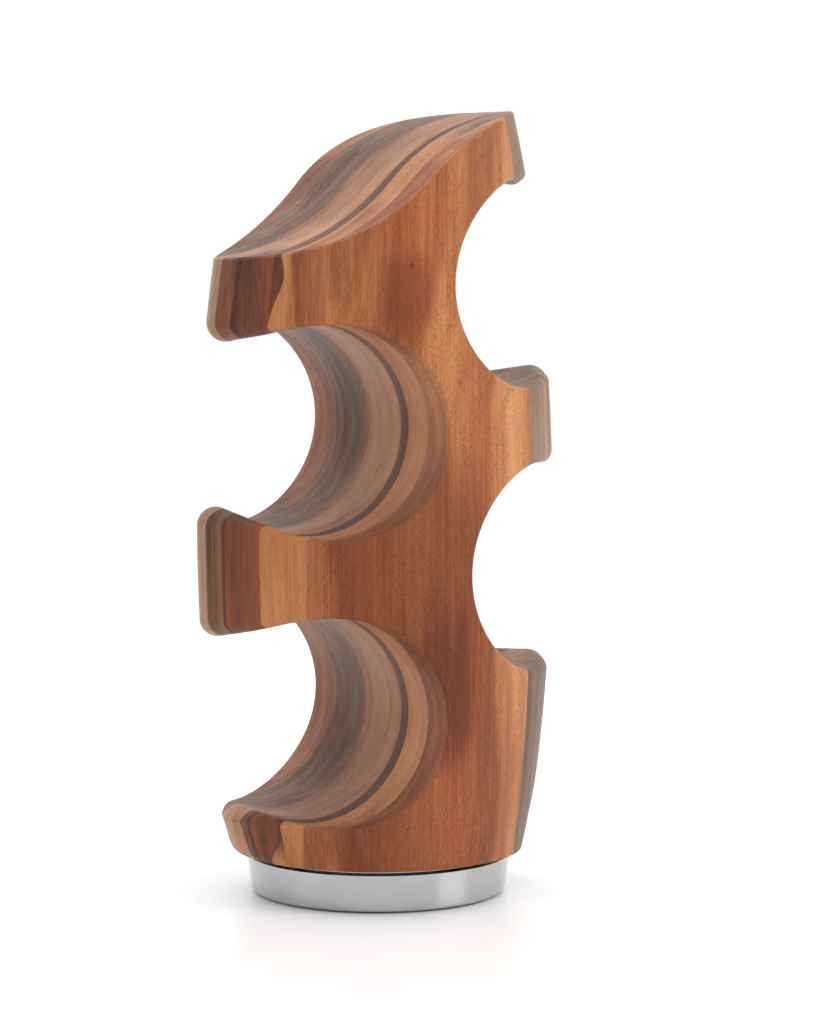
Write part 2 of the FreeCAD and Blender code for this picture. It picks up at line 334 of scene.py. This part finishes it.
def front_middle_wood():
    """Honey strip on the left with a waisted outline, grey-brown heart on the right."""
    timber = Timber("front_middle_board_wood", honey, 17.0, 0.8, 0.45)
    rise = timber.finish.rise
    on_left = 1 - rise(timber.x, -24.0, -14.0)
    # The flecked wood lies in front of an edge that is furthest forward 144.6 mm up.
    climb = (timber.z - 144.6) / 119
    fleck_edge = climb * climb * 7.5 - 42.0
    fleck = (1 - rise(timber.y - fleck_edge, -0.5, 0.5)) * on_left
    timber.take(fleck, flecked_orange)
    # The dark heart swells 264 mm up, so the honey strip is narrowest there.
    waist = (timber.z - 264) / 13
    dark_edge = -25.5 - 6.2 / (1 + waist * waist)
    dark = rise(timber.y - dark_edge, -0.4, 0.4) * on_left
    timber.take(dark, chocolate)
    timber.take(rise(timber.x, 8.0, 26.0), grey_walnut)
    return timber.finished()


def front_inner_wood():
    """Chocolate heart on the left that thins to a streak over the tan of the top."""
    timber = Timber("front_inner_board_wood", chocolate, 31.0, 1.4, 0.35)
    rise = timber.finish.rise
    flame = timber.finish.noise(2.4, 90, detail=3.0, offset=36.0)
    timber.shade(rise(flame, 0.56, 0.70) * 0.55, flame_red)
    from_line = timber.y + 12.7 + timber.ripple(20, 140, 50) * 0.4
    timber.shade((1 - rise(from_line * from_line, 0.05, 0.8)) * 0.8, line_brown)
    tip = rise(timber.y, -12.2, -11.6)
    timber.take(tip * 0.8, walnut)
    timber.take(tip * rise(timber.z, *UPPER_TIP_START) * 0.85, russet)
    inland = rise(timber.x, -60.0, -48.0)
    thinning = rise(timber.x, -56.0, 34.0)
    streak_edge = thinning * -4.0 - 18.0
    past_streak = timber.y - streak_edge
    timber.take(rise(past_streak, -0.8, 0.8) * inland, tan)
    timber.shade((1 - rise(past_streak, -3.0, 0.5)) * inland * 0.5, streak_brown)
    foot = 1 - rise(timber.z, 18.0, 33.0)
    past_front = timber.y - INNER_BOARD_FRONT - foot * 8
    timber.take((1 - rise(past_front, -0.5, 0.5)) * foot, honey)
    timber.take(rise(timber.x, 34.0, 52.0) * 0.85, grey_walnut)
    return timber.finished()


def core_wood():
    """Pale sapwood down the left-hand tip, tan over the top."""
    timber = Timber("core_board_wood", tan, 47.0, 0.7, 0.40)
    rise = timber.finish.rise
    on_left = 1 - rise(timber.x, -74.0, -66.0)
    timber.take(on_left, sapwood)
    heart = (1 - rise(timber.y + 4.5, -0.5, 0.5)) * on_left
    timber.take(heart, walnut)
    timber.take(heart * rise(timber.z, *UPPER_TIP_START) * 0.85, russet)
    timber.take(rise(timber.y, 4.0, 7.5) * 0.5, russet)
    timber.take(rise(timber.x, 40.0, 58.0) * 0.85, grey_walnut)
    return timber.finished()


def rear_inner_wood():
    """Dark walnut behind a thin red-brown line."""
    timber = Timber("rear_inner_board_wood", walnut, 59.0, 1.3, 0.4)
    line = 1 - timber.finish.rise(timber.y, 12.2, 13.0)
    timber.take(line, russet)
    return timber.finished()


def rear_middle_wood():
    """Dark walnut with red-brown flames."""
    timber = Timber("rear_middle_board_wood", walnut, 71.0, 1.5, 0.45)
    flame = timber.finish.noise(4.0, 110, detail=3.0, offset=76.0)
    timber.take(timber.finish.rise(flame, 0.50, 0.68) * 0.7, russet)
    return timber.finished()


def rear_outer_wood():
    """Red-brown heartwood that turns to honey on the right."""
    timber = Timber("rear_outer_board_wood", russet, 83.0, 1.3, 0.7)
    edge = timber.ripple(20, 130, 60) * 6
    timber.take(timber.finish.rise(timber.x + edge, 0.0, 44.0) * 0.7, honey)
    return timber.finished()


def board_woods():
    """The seven boards, from front to back."""
    return {
        "front_outer_board": front_outer_wood(),
        "front_middle_board": front_middle_wood(),
        "front_inner_board": front_inner_wood(),
        "core_board": core_wood(),
        "rear_inner_board": rear_inner_wood(),
        "rear_middle_board": rear_middle_wood(),
        "rear_outer_board": rear_outer_wood(),
    }


# Metals and plastics --------------------------------------------------------

def polished_chrome():
    """Chrome with a faint smear and finer upright hairlines."""
    finish = Finish("polished_chrome", (0.8, 0.81, 0.82))
    smear = finish.noise(14, 14, detail=3.0, offset=2.0)
    hairline = finish.noise(0.3, 6, detail=2.0, offset=8.0)
    finish.set(Base_Color=finish.mix(smear, (0.43, 0.433, 0.437), (0.52, 0.523, 0.527)),
               Metallic=1.0,
               Roughness=0.13 + smear * 0.06,
               Normal=finish.bump(hairline, 0.02, 0.0001))
    return finish.material


def machined_metal(name, dark, light, roughness):
    """Bright metal with fine upright tool marks."""
    finish = Finish(name, light)
    grain = finish.noise(0.5, 3.0, detail=3.0, offset=5.0)
    finish.set(Base_Color=finish.mix(grain, dark, light),
               Metallic=1.0,
               Roughness=roughness + grain * 0.12,
               Normal=finish.bump(grain, 0.08, 0.0001))
    return finish.material


def cast_iron():
    """Iron with a pitted skin of black paint."""
    finish = Finish("painted_cast_iron", (0.03, 0.03, 0.032))
    pitting = finish.noise(1.2, 1.2, detail=5.0, offset=1.0, roughness=0.7)
    finish.set(Base_Color=finish.mix(pitting, (0.02, 0.02, 0.022), (0.05, 0.05, 0.05)),
               Metallic=0.3,
               Roughness=0.55 + pitting * 0.3,
               Normal=finish.bump(pitting, 0.5, 0.0004))
    return finish.material


def moulded_nylon(name, dark, light):
    """Nylon with the soft mottle of a moulding."""
    finish = Finish(name, light)
    mottle = finish.noise(2.0, 2.0, detail=3.0, offset=3.0)
    finish.set(Base_Color=finish.mix(mottle, dark, light),
               Roughness=0.42 + mottle * 0.12,
               Normal=finish.bump(mottle, 0.08, 0.0002))
    return finish.material


def pad_rubber():
    """Dull black rubber with a grainy face."""
    finish = Finish("pad_rubber", (0.02, 0.02, 0.02))
    grain = finish.noise(0.6, 0.6, detail=4.0, offset=6.0, roughness=0.7)
    finish.set(Base_Color=finish.mix(grain, (0.010, 0.010, 0.011), (0.035, 0.035, 0.035)),
               Roughness=0.78 + grain * 0.15,
               Normal=finish.bump(grain, 0.6, 0.0003))
    return finish.material


# Pieces --------------------------------------------------------------------

def smooth_copy(node):
    """A merged, smooth-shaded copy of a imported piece, in the same place."""
    source = nodes[node]
    built = bmesh.new()
    built.from_mesh(source.data)
    bmesh.ops.remove_doubles(built, verts=built.verts, dist=MERGE_WITHIN)
    bmesh.ops.dissolve_degenerate(built, edges=built.edges, dist=MERGE_WITHIN / 2)
    for face in built.faces:
        face.smooth = True
    for edge in built.edges:
        if len(edge.link_faces) == 2:
            edge.smooth = edge.calc_face_angle() < SMOOTH_BELOW
    mesh = bpy.data.meshes.new(node + "_finished")
    built.to_mesh(mesh)
    built.free()
    piece = bpy.data.objects.new(node + "_finished", mesh)
    bpy.context.scene.collection.objects.link(piece)
    return piece


def finish_piece(node, body, material):
    """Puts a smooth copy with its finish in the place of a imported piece."""
    piece = smooth_copy(node)
    piece.data.materials.append(material)
    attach(piece, body)
    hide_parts(node)


bodies = {}
for body_name, members in frame["record"]["behaviour"]["bodies"].items():
    for member in members:
        bodies[member] = body_name

materials = board_woods()
chrome = polished_chrome()
zinc = machined_metal("zinc_plated_steel", (0.50, 0.50, 0.48), (0.66, 0.66, 0.64), 0.28)
ground_steel = machined_metal("ground_steel", (0.45, 0.46, 0.48), (0.62, 0.63, 0.65), 0.18)
nylon = moulded_nylon("natural_nylon", (0.74, 0.71, 0.63), (0.84, 0.82, 0.75))
black_nylon = moulded_nylon("black_nylon", (0.02, 0.02, 0.02), (0.05, 0.05, 0.05))
materials.update({
    "turntable_plate": chrome,
    "base_shell": chrome,
    "plate_screws": zinc,
    "ballast_screws": zinc,
    "pivot_bolt": zinc,
    "upper_race": ground_steel,
    "lower_race": ground_steel,
    "bearing_balls": ground_steel,
    "ball_cage": nylon,
    "thrust_washer": black_nylon,
    "flange_bush": black_nylon,
    "threaded_insert": machined_metal("insert_brass", (0.55, 0.38, 0.14), (0.74, 0.54, 0.24),
                                      0.25),
    "ballast_ring": cast_iron(),
    "anti_slip_pad": pad_rubber(),
})
for node_name in nodes:
    finish_piece(node_name, bodies[node_name], materials[node_name])


# Studio --------------------------------------------------------------------

def studio_floor():
    """A sheet of pale paper that runs far past the rack."""
    paper = Finish("floor_paper", (0.99, 0.99, 0.99))
    paper.set(Base_Color=(0.99, 0.99, 0.99, 1.0), Roughness=0.25)
    size = 6.0
    mesh = bpy.data.meshes.new("studio_floor")
    corners = [(-size, -size, 0), (size, -size, 0), (size, size, 0), (-size, size, 0)]
    mesh.from_pydata(corners, [], [(0, 1, 2, 3)])
    floor = bpy.data.objects.new("studio_floor", mesh)
    bpy.context.scene.collection.objects.link(floor)
    floor.data.materials.append(paper.material)


def softbox(name, place, target, width, height, power):
    """A soft lamp at place that faces the target."""
    light = bpy.data.lights.new(name, "AREA")
    light.shape = "RECTANGLE"
    light.size = width
    light.size_y = height
    light.energy = power
    lamp = bpy.data.objects.new(name, light)
    bpy.context.scene.collection.objects.link(lamp)
    aim = Vector(target) - Vector(place)
    lamp.matrix_world = (Matrix.Translation(place)
                         @ aim.to_track_quat("-Z", "Y").to_matrix().to_4x4())


def studio_light():
    """A white room with two weak softboxes."""
    world = bpy.data.worlds.new("studio_room")
    bpy.context.scene.world = world
    world.use_nodes = True
    background = world.node_tree.nodes["Background"]
    background.inputs["Color"].default_value = (1.0, 1.0, 1.0, 1.0)
    background.inputs["Strength"].default_value = 1.0
    bpy.context.scene.view_settings.view_transform = "Standard"
    centre = (0.0, 0.0, HEIGHT / 2)
    softbox("key_from_the_right", (1.1, -1.1, 1.0), centre, width=0.8, height=1.0, power=9.0)
    softbox("overhead", (0.0, 0.3, 1.6), centre, width=1.4, height=1.0, power=9.0)


def camera():
    """A long lens, low and to the left of the front, that aims a little right of the axis."""
    azimuth = math.radians(27.2)
    elevation = math.radians(5.31)
    distance = 1482.0 * MM
    aim_across = 13.4 * MM
    aim_height = 162.6 * MM
    across = Vector((math.cos(azimuth), -math.sin(azimuth), 0.0))
    back = Vector((-math.sin(azimuth) * math.cos(elevation),
                   -math.cos(azimuth) * math.cos(elevation), math.sin(elevation)))
    upward = back.cross(across)
    centre = across * aim_across + Vector((0.0, 0.0, aim_height))
    lens = bpy.data.cameras.new("camera")
    lens.lens = 122.3
    lens.sensor_width = 36.0
    lens.clip_end = 50.0
    view = bpy.data.objects.new("camera", lens)
    bpy.context.scene.collection.objects.link(view)
    turn = Matrix((across, upward, back)).transposed().to_4x4()
    view.matrix_world = Matrix.Translation(centre + back * distance) @ turn
    bpy.context.scene.camera = view


studio_floor()
studio_light()
camera()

───

## What is asked:
Give again, word for word, only the lines running from the line with "hide_parts(node)" through the line with "bodies[member] = body_name"; include both of those lines.

## Exercise output:
    hide_parts(node)


bodies = {}
for body_name, members in frame["record"]["behaviour"]["bodies"].items():
    for member in members:
        bodies[member] = body_name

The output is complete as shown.